# Forgot I had this in the cupboard.......advice please



## Wuyang (Mar 21, 2014)

I forgot I had one of these...never really used one to its full potential before, just slapped a random amount of cheap pre ground coffee in, stirred and left for a few mins before slowly plunging.....

Since making lattes the last year I'm now armed with a mazzer jolly and a tiny bit more knowledge, but really still have no idea really how to make the most of this bit of kit. It holds about 250ml, seems to have insulated walls and is made by bodum.

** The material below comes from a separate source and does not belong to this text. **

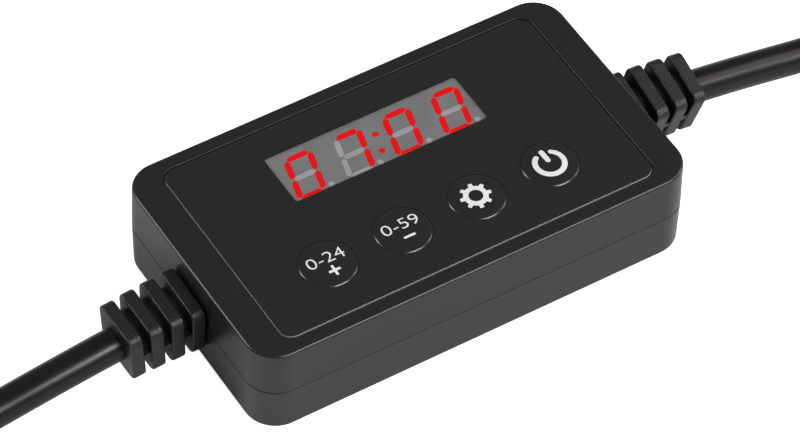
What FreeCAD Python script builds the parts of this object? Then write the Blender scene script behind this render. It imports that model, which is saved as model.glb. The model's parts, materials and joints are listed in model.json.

If anybody could give me some basic pointers of how to use it properly that would be great. I know it needs a different grind than for espresso, but not sure what to aim for. Will the jolly be ok for this?

I might give it a whirl in a day or two.

thanks


----------



## The Systemic Kid (Nov 23, 2012)

Try it with a long steep - 30-40 mins. You'll be surprised.


----------



## MWJB (Feb 28, 2012)

You don't need to go much coarser than espresso/fine drip, try 56g/l-58g/l if trying a long steep also try adding the coffee to 94C water in the pot & just dunk the coffee to wet it (not a full on stir). I don't like to let the steeping coffee sit against the plunger, nor submerge the grinds with the plunger as small particles can get through it at this stage.


----------



## Wuyang (Mar 21, 2014)

Just got a normal kettle.....so best leave a min/two after boil before pour? When you say steep is that the initial little soak of the coffee or when the grinds have all the water on them? I am that naive when it comes to French press


----------



## MWJB (Feb 28, 2012)

I don't do any pre-wet/bloom, all the water straight in at once, so "steep" = brew, immersion.

Sure, a minute or two should be fine.


----------



## Wuyang (Mar 21, 2014)

Thanks all for the pointers....looking forward to giving it a whirl.


----------